Piers Faccini – Extrait de son entretien
Paradoxalement, ce qui rend si riche et si actuelle la musique pourtant référencée de Maxwell Farrington & Le SuperHomard, c’est que précisément, ils ont entendu autre chose, ils ne sont pas dans cet acte de transmission d’un modèle pur, ils sont cernés par un monde moderne qui influe sur leur perception et donc leurs compositions. On entend tout autant de la Northern Soul que des perles flamboyantes de Pop portées par la voix langoureuse et superbe de Maxwell Farrington. On y surprend des cuivres beaux comme un orchestre mariachi, des mélodies soyeuses dans lesquelles on aimerait vivre. Sur Hips, on surprend le Richard Hawley un peu égaré de The Ocean, l’Erin Moran de 2004 ou le Mehdi Zannad de Fugu.

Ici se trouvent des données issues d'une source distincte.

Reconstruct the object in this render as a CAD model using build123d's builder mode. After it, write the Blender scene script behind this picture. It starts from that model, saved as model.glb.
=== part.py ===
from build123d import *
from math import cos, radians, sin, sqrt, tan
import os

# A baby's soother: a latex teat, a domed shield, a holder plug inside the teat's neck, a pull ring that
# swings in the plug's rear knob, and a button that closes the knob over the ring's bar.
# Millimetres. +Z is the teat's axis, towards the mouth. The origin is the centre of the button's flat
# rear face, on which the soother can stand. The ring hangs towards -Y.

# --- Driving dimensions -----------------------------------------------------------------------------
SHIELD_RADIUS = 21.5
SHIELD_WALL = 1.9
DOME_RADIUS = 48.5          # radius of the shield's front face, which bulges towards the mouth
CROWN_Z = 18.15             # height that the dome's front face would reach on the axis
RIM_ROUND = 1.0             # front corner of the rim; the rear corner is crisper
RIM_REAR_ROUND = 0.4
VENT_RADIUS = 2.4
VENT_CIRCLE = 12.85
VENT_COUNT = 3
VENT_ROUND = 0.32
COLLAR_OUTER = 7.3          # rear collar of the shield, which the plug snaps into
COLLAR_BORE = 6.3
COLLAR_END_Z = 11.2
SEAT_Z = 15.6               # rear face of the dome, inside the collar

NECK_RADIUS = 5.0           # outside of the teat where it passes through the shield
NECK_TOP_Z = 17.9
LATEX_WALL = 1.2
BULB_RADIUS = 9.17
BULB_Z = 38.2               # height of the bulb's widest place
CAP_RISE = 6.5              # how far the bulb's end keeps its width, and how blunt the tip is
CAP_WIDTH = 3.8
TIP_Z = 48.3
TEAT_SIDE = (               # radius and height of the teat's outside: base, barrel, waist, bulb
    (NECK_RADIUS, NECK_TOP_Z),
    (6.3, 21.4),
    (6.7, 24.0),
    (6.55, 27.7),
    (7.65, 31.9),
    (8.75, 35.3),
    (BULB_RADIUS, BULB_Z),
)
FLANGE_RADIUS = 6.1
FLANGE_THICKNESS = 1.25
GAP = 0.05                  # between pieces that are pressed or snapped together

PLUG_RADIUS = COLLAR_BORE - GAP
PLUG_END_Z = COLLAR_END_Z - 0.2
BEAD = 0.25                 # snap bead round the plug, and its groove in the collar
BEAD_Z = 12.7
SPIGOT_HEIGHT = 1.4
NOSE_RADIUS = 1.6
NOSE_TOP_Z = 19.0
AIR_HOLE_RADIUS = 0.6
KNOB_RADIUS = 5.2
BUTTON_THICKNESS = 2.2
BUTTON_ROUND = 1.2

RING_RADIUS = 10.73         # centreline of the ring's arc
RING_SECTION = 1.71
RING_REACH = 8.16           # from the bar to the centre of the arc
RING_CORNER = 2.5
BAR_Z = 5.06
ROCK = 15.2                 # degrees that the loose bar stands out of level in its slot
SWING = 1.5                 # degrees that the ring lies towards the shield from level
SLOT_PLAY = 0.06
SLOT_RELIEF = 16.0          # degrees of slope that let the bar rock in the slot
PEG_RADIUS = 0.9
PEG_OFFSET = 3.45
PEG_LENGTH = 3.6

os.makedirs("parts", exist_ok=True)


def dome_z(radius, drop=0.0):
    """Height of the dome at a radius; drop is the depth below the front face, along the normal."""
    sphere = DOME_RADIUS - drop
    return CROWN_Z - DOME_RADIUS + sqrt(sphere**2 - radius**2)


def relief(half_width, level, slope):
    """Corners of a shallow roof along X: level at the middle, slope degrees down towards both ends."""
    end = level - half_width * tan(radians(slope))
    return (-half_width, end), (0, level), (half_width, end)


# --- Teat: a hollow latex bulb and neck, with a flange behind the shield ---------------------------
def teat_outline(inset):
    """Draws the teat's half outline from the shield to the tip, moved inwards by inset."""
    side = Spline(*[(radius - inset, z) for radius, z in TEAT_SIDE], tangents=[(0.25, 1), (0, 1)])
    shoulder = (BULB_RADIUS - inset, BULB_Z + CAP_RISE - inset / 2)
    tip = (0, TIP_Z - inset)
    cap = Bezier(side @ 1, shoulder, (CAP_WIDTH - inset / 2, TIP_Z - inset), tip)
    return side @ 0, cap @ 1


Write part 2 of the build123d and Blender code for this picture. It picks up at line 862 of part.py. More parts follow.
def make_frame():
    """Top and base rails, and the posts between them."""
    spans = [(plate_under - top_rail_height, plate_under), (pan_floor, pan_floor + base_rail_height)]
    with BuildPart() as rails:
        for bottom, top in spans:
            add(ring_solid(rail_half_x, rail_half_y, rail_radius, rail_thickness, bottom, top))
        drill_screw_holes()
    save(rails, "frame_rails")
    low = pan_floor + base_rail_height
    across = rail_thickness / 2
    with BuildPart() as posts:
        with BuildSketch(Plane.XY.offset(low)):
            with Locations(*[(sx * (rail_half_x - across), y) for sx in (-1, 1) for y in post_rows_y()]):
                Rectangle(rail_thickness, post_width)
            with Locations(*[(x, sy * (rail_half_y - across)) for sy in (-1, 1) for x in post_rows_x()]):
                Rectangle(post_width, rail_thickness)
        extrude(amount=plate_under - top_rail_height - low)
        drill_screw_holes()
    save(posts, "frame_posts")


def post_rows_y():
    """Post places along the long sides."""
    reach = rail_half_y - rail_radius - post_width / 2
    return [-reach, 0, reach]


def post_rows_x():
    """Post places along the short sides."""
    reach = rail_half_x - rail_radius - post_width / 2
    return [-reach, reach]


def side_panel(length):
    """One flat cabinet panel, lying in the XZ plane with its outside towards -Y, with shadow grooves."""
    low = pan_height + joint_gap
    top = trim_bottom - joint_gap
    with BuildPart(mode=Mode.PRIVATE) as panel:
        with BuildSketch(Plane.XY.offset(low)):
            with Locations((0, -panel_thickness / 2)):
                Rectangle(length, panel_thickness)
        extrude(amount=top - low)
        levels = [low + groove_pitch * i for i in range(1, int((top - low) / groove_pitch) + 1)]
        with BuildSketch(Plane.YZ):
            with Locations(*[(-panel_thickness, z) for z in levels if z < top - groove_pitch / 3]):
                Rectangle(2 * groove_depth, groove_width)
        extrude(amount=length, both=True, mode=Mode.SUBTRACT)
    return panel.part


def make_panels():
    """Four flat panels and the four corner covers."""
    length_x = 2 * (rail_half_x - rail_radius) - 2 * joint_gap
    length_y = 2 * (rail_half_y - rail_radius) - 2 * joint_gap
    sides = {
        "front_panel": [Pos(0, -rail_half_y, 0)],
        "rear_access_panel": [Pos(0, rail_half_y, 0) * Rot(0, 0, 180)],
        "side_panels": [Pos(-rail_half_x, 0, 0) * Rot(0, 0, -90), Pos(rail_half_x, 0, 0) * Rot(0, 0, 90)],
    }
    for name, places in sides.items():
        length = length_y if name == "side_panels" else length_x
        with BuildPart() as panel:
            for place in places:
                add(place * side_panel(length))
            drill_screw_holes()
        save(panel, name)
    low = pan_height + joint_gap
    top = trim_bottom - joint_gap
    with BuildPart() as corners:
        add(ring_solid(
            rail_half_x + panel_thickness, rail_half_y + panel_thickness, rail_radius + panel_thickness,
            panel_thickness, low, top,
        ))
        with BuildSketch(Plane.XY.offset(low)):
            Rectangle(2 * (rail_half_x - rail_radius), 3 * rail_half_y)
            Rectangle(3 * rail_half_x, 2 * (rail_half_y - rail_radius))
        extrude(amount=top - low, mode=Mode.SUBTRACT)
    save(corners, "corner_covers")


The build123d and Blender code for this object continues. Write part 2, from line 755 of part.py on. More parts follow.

Et puis il y a ce regard croisé de deux individus, l’un français, l’autre australien apportant une perception déformée par leur ethnocentrisme bienvenu, Once finit par se rendre apatride et intemporel. Sans aucun doute on n’aurait pas parié un Kopek sur un grand disque de Pop Baroque en 2021 et au stade où nous en sommes nous en avons déjà trois. Pas besoin de se pincer, le rêve est bel et bien réel. N’ayez pas peur, c’est vrai, parfois la mélancolie peut tourner à la vertu rance, elle peut avoir un arrière-goût qui irrite la gorge mais quand la mélancolie prend des atours lumineux, elle devient un tremplin vers autre chose, le lent décompte d’une suite de chiffres qui annonce un décollage à venir… Un, deux, trois…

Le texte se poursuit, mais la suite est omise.